Uma mulher dizendo que veste a bandeira de Israel porque eles são "cristãos como nós", um senhor que se diz liberal e grita pela volta da ditadura, um rapaz pardo que reza junto a supremacistas brancos. Uma legião de patriotas que bate continência para a bandeira dos EUA e sonha em morar em Miami. Tudo embalado ao som de Geraldo Vandré, ícone da esquerda exilado durante a ditadura. Esses são alguns flashes do último domingo, no qual a fina flor do bozismo voltou às ruas.
Não há grande mérito em encher a avenida Paulista num domingo ensolarado. E parte de quem esteve lá já frequenta semanalmente o ponto mais celebrado da cidade. Junte-se a isso os desolados da perda, que passaram um ano amargando uma redução drástica em sua vida social e motivacional, e temos mais um aporte considerável.
Ainda temos os endinheirados, que se sentiram seguros de participar do evento uma vez que o atual governo nunca disse que almejava metralhá-los. Experimentaram o sufoco de dividir espaço com pobres, mas o fizeram na esperança de não ter que voltar a encontrá-los nos aeroportos. E assim se passou esse domingo, da volta de quem nunca vai embora, sempre à espreita para responder aos anseios de um povo.

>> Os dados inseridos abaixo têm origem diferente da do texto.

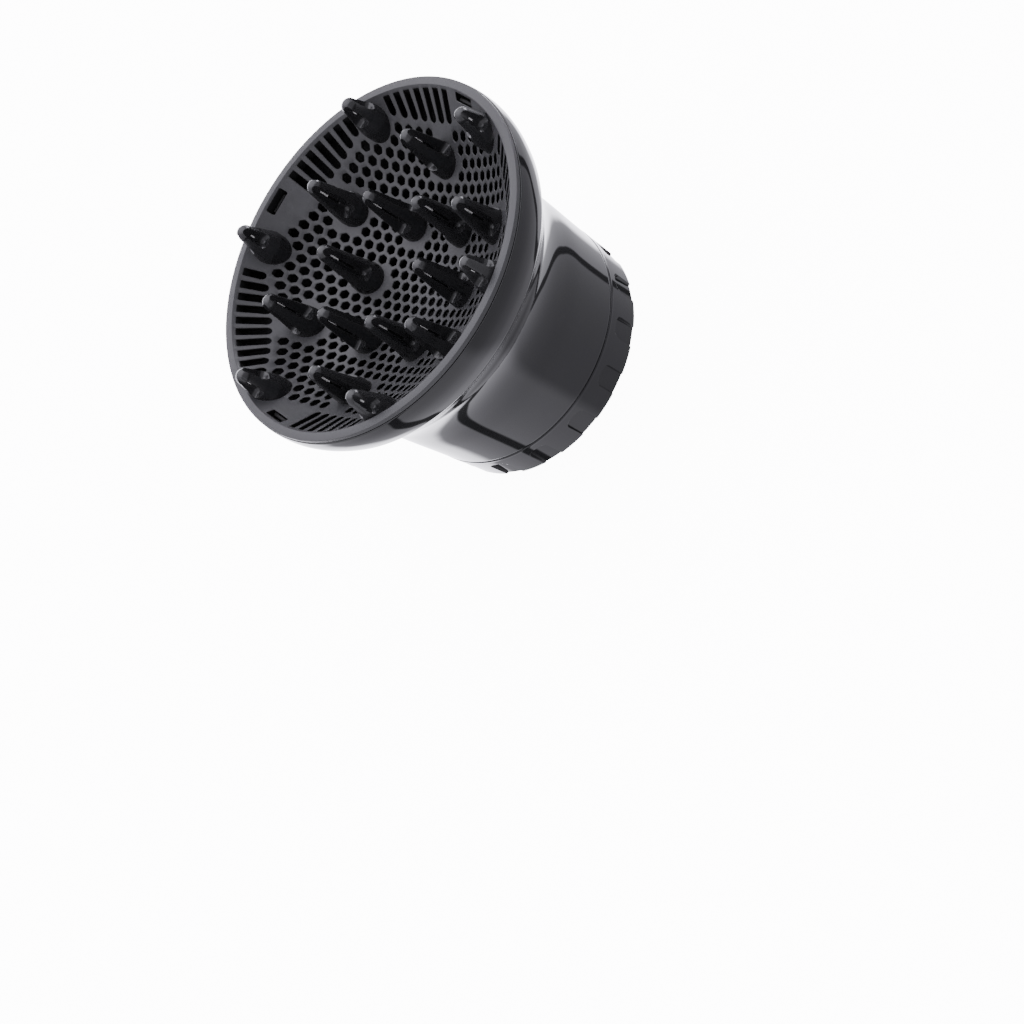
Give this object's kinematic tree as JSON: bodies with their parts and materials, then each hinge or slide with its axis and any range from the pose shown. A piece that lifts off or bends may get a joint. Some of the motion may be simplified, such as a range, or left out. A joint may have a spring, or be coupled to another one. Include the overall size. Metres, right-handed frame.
{
  "type": "hair dryer diffuser",
  "caption": "Bowl-shaped hair dryer diffuser with hollow fingers, a perforated dish and a turning grip ring that closes jaws on the dryer's barrel.",
  "frame": {"origin": "centre of the grip ring's rear face, on the diffuser's axis", "axes": "+Z along the axis, out of the bowl; +X through a latch window and between two fingers"},
  "size_m": [0.166, 0.166, 0.1216],
  "materials": {
    "gloss_black": "polished moulded plastic",
    "satin_grey": "fine satin texture",
    "finger_black": "semi-gloss moulded plastic",
    "nylon_black": "plain moulded nylon",
    "rubber_black": "soft silicone rubber",
    "zinc_steel": "zinc plated",
    "spring_steel": "oil tempered wire"
  },
  "bodies": {
    "shell": {"outer_shell": "gloss_black", "bowl_plate": "satin_grey", "finger_inner_1": "finger_black", "finger_inner_2": "finger_black", "finger_inner_3": "finger_black", "finger_inner_4": "finger_black", "finger_inner_5": "finger_black", "finger_inner_6": "finger_black", "finger_middle_1": "finger_black", "finger_middle_2": "finger_black", "finger_middle_3": "finger_black", "finger_middle_4": "finger_black", "finger_middle_5": "finger_black", "finger_middle_6": "finger_black", "finger_outer_1": "finger_black", "finger_outer_2": "finger_black", "finger_outer_3": "finger_black", "finger_outer_4": "finger_black", "finger_outer_5": "finger_black", "finger_outer_6": "finger_black", "nozzle_stop": "nylon_black", "stop_seal": "rubber_black", "guide_plate": "nylon_black", "snap_ring": "spring_steel", "guide_screw_1": "zinc_steel", "guide_screw_2": "zinc_steel", "guide_screw_3": "zinc_steel", "guide_screw_4": "zinc_steel", "guide_screw_5": "zinc_steel", "guide_screw_6": "zinc_steel", "stop_screw_1": "zinc_steel", "stop_screw_2": "zinc_steel", "stop_screw_3": "zinc_steel"},
    "collar": {"grip_ring": "gloss_black", "cam_ring": "nylon_black"},
    "jaw_1": {"jaw_1": "nylon_black", "jaw_pad_1": "rubber_black"},
    "jaw_2": {"jaw_2": "nylon_black", "jaw_pad_2": "rubber_black"},
    "jaw_3": {"jaw_3": "nylon_black", "jaw_pad_3": "rubber_black"},
    "jaw_4": {"jaw_4": "nylon_black", "jaw_pad_4": "rubber_black"},
    "jaw_5": {"jaw_5": "nylon_black", "jaw_pad_5": "rubber_black"},
    "jaw_6": {"jaw_6": "nylon_black", "jaw_pad_6": "rubber_black"}
  },
  "joints": [
    {"name": "collar_turn", "type": "hinge", "parent": "shell", "child": "collar", "pos_m": [0, 0, 0], "axis": [0, 0, 1], "range_deg": [-30, 30]},
    {"name": "jaw_1_slide", "type": "slide", "parent": "shell", "child": "jaw_1", "axis": [-1, 0, 0], "range_m": [-0.0051, 0.0051]},
    {"name": "jaw_2_slide", "type": "slide", "parent": "shell", "child": "jaw_2", "axis": [-0.5, -0.866, 0], "range_m": [-0.0051, 0.0051]},
    {"name": "jaw_3_slide", "type": "slide", "parent": "shell", "child": "jaw_3", "axis": [0.5, -0.866, 0], "range_m": [-0.0051, 0.0051]},
    {"name": "jaw_4_slide", "type": "slide", "parent": "shell", "child": "jaw_4", "axis": [1, 0, 0], "range_m": [-0.0051, 0.0051]},
    {"name": "jaw_5_slide", "type": "slide", "parent": "shell", "child": "jaw_5", "axis": [0.5, 0.866, 0], "range_m": [-0.0051, 0.0051]},
    {"name": "jaw_6_slide", "type": "slide", "parent": "shell", "child": "jaw_6", "axis": [-0.5, 0.866, 0], "range_m": [-0.0051, 0.0051]}
  ],
  "couplings": [
    {"joint": "jaw_1_slide", "follows": "collar_turn", "m_per_rad": 0.0095493},
    {"joint": "jaw_2_slide", "follows": "collar_turn", "m_per_rad": 0.0095493},
    {"joint": "jaw_3_slide", "follows": "collar_turn", "m_per_rad": 0.0095493},
    {"joint": "jaw_4_slide", "follows": "collar_turn", "m_per_rad": 0.0095493},
    {"joint": "jaw_5_slide", "follows": "collar_turn", "m_per_rad": 0.0095493},
    {"joint": "jaw_6_slide", "follows": "collar_turn", "m_per_rad": 0.0095493}
  ]
}
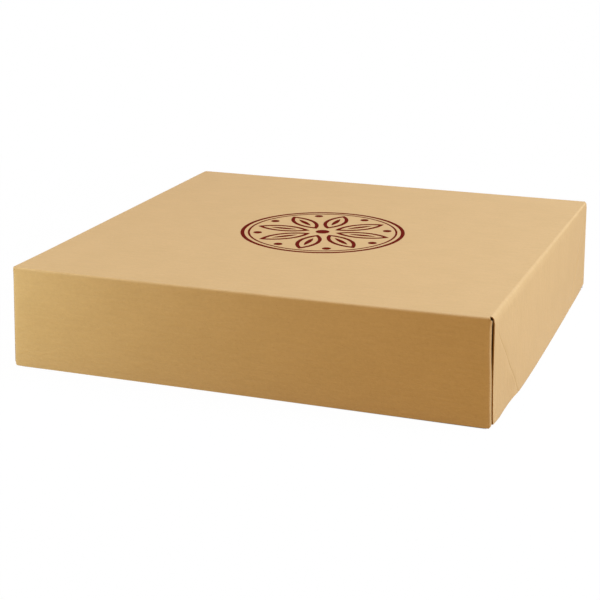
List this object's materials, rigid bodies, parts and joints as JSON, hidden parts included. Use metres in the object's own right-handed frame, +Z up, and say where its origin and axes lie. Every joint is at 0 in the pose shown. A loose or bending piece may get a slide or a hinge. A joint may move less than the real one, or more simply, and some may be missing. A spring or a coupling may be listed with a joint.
{
  "type": "apparel box",
  "caption": "Square telescoping apparel box in kraft paperboard: a full-depth lid that lifts off a tray, both folded and glued at the corners, with a printed rosette.",
  "frame": {"origin": "centre of the tray's underside, on the surface that the box stands on", "axes": "+Z up, the way the lid lifts off; the front panel faces -Y and the right side panel, with its cut end and crease, faces +X"},
  "size_m": [0.356, 0.356, 0.0766],
  "materials": {
    "kraft_tray": "matte",
    "kraft_lid": "matte",
    "maroon_ink": "satin"
  },
  "bodies": {
    "tray": {"tray": "kraft_tray"},
    "lid": {"lid": "kraft_lid", "medallion_print": "maroon_ink"}
  },
  "joints": [
    {"name": "lid_lift", "type": "slide", "parent": "tray", "child": "lid", "axis": [0, 0, 1], "range_m": [0, 0.15]}
  ]
}
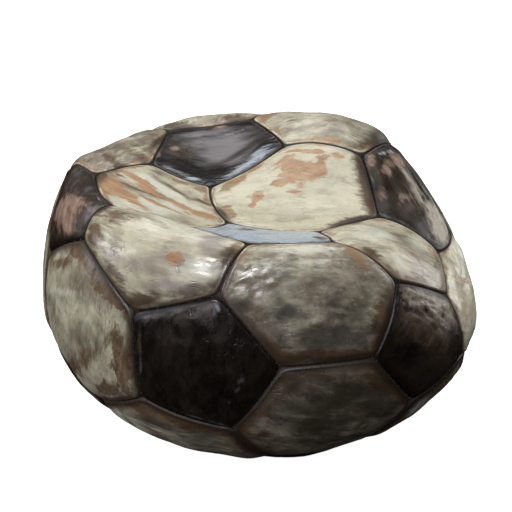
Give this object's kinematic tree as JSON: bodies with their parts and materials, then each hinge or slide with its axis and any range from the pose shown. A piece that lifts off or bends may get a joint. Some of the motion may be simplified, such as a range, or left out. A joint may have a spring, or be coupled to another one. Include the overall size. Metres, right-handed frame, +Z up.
{
  "type": "deflated football",
  "caption": "Slack, caved-in football of stitched five- and six-sided leather panels over a rubber bladder with a valve, worn, stained and dirty, lying on its flattened base.",
  "frame": {"origin": "middle of the footprint box, on the ground under the flattened base", "axes": "+Z up out of the caved-in crown, +X along the ball's widest side, -Y towards the folded lip at the front"},
  "size_m": [0.2408, 0.2194, 0.1531],
  "materials": {
    "pale_leather": "cracked cream-painted leather, semi-gloss, stained olive, grey and brown, worn to tan",
    "dark_leather": "black-painted leather, semi-gloss, rubbed through to brown and pinkish tan",
    "bladder_rubber": "matt red-brown rubber",
    "valve_rubber": "matt black rubber"
  },
  "bodies": {
    "root": {"dark_crown": "dark_leather", "dark_upper_1": "dark_leather", "dark_upper_2": "dark_leather", "dark_upper_3": "dark_leather", "dark_upper_4": "dark_leather", "dark_upper_5": "dark_leather", "dark_lower_1": "dark_leather", "dark_lower_2": "dark_leather", "dark_lower_3": "dark_leather", "dark_lower_4": "dark_leather", "dark_lower_5": "dark_leather", "dark_base": "dark_leather", "pale_crown_1": "pale_leather", "pale_crown_2": "pale_leather", "pale_crown_3": "pale_leather", "pale_crown_4": "pale_leather", "pale_crown_5": "pale_leather", "pale_upper_1": "pale_leather", "pale_upper_2": "pale_leather", "pale_upper_3": "pale_leather", "pale_upper_4": "pale_leather", "pale_upper_5": "pale_leather", "pale_lower_1": "pale_leather", "pale_lower_2": "pale_leather", "pale_lower_3": "pale_leather", "pale_lower_4": "pale_leather", "pale_lower_5": "pale_leather", "pale_base_1": "pale_leather", "pale_base_2": "pale_leather", "pale_base_3": "pale_leather", "pale_base_4": "pale_leather", "pale_base_5": "pale_leather", "bladder": "bladder_rubber", "valve_body": "valve_rubber", "valve_core": "valve_rubber"}
  },
  "joints": []
}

A estupefação diante da total falta de coerência dos discursos bozistas serve de cortina de fumaça para a questão que realmente importa: a que mundo eles aspiram? Pergunta que foi levantada por Paul Preciado em "Dysphoria Mundi", sobre o qual já comentei aqui.
No forte candidato ao Oscar "Zona de Interesse", temos a visita de uma mãe à casa da filha, esposa de Rudolf Höss, diretor do campo de concentração de Auschwitz. A mãe se encanta com a escalada social da filha e conjectura se fulana —mulher judia cuja casa ela faxinava— estaria no campo. Não é um detalhe que a mãe de Hedwig Höss trabalhasse de faxineira na casa de uma família judia, uma vez que agora é ela que está numa bela casa com empregados. A inversão das posições de poder é o mote dessas relações.
Mas ela não parece compreender inteiramente o que se passa atrás daquele muro, onde as chaminés expelem fumaça ininterruptamente, mas que ostenta em sua porta a frase "o trabalho liberta". A pergunta sobre o mundo que queremos para viver bem encontra respostas diferentes entre mãe e filha. Assistam.
A racionalização do fato e sua negação não podem ser justificadas apenas por ação de mentiras. Elas são o rastilho de pólvora que permite que os desejos inconfessos encontrem uma forma palatável para serem aceitos por nós mesmos. O desejo de dominar, de controlar, de abusar do corpo do outro encontra justificativas não porque os fatos estão distorcidos, mas porque eles vêm a calhar.
Daí que juntar evangélicos e judeus sob o guarda-chuva cristão, negros e racistas pela meritocracia e mulheres contra a liberação feminina parece um preço pequeno a ser pago em nome de uma demanda maior. Trata-se da escolha por viver em uma sociedade na qual uns continuam sendo explorados por outros, mas com a pretensão de vir a fazer parte dos exploradores, não dos explorados.
Embora o estrago das fake news seja imenso e a luta contra elas não mereça trégua, não podemos esquecer que elas só servem para alimentar o caldo cultural que serve à exclusão e à subordinação. Para os ícones do capitalismo como Trump, Musk, Bezos, Lemann, Telles, Sicupira…, a cena idílica de um mundo no qual vivemos em paz com nossas famílias —sempre um tanto mafiosas— só se sustenta pela negação dos fornos no qual nossa humanidade arde.
"Zona de Interesse" ultrapassa o esquematismo dos filmes do gênero e nos permite reconhecer que a exploração e a destruição de minorias não se resume a um momento histórico e a um povo. Eis aí, por exemplo, os tumbeiros que não nos deixam mentir.